In B, senior Jenny Philbrick was joined by crew Diana Rodin, whom Dixon called “one of the best crews in the nation.”
And how will they sustain this succces?
“We have to practice hard, stay focused, make the most of our spring break trip (to St. Mary’s),” Dixon said.
“We just have to stay consistent and avoid mistakes, because we’re fast,” said coach Mike O’Connor. “We have to play conservative and make the right choices.”
And, to be sure, they do not want the early success get to go to their team’s heads.
“We don’t want to get overconfident,” Tulloch said.
The Harvard coed sailors have already carved a rather impressive niche as perhaps the best sailing team in the nation. Now all they need is for the weather to cooperate. After New England’s climate only granted them a handful of practices, the weather at Navy didn’t treat them much better.
The Crimson struggled in unusually rough sailing conditions at the Truxtun Umsted Trophy regatta hosted at the U.S. Naval Academy, finishing 10th in a 20-team regatta. The air was so harsh that the second day of competition was cancelled due to unsafe and harmful winds. It came almost as no surprise, then, that St. Mary’s, which had been practicing for about a month longer than had Harvard’s sailors, took home top honors and continued their early-season surge to No. 2. The squad has lifted its slot on the college rankings from 12th a month ago to second.
“We only sailed half a regatta,” said freshman Clay Johnson. “We didn’t have heavy crews. It just wasn’t our conditions. If we had a decent [second] day, we probably could have moved up to about fifth. We just didn’t sail that well. It happens.”
“You want a heavy crew when it’s breezy so you can hold the boat down,” he added. “It was good that we got this out of our system. We know what we have to do in heavy air. In a way, it was a great thing, we know what we have to work on.”

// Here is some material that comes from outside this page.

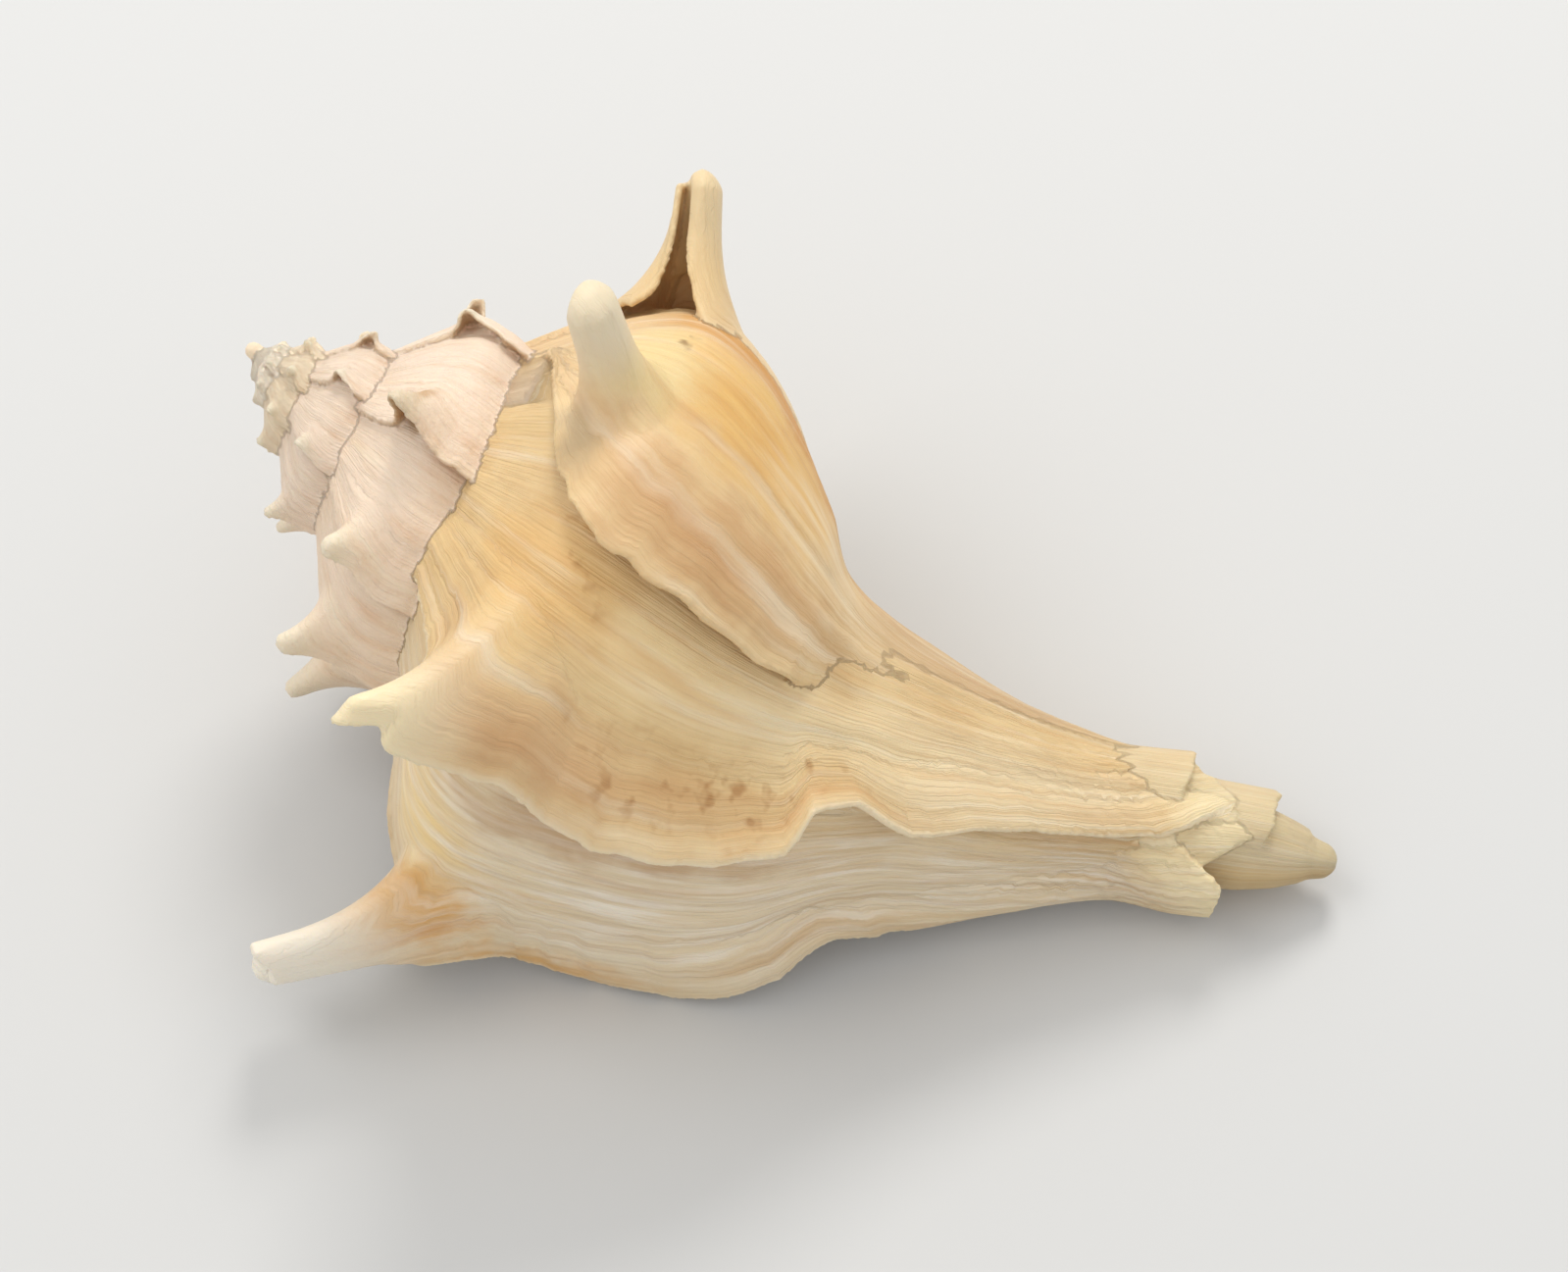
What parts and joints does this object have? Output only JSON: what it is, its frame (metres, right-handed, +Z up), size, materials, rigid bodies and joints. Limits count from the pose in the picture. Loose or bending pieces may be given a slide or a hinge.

In the A division, senior captain Cardwell Potts skippered with junior David Darst crew to an 11th-place finish. Sophomore Vince Porter skippered the B division to eighth, with sophomore Ruth Schlitz crew for the first three races, and junior Laura Schubert for the final seven. Johnson sailed single-handed to second place in the C division, and senior Clemmie Everett, also single-handed, finished 13th in D. Overall, Harvard finished in 10th place with 334 points.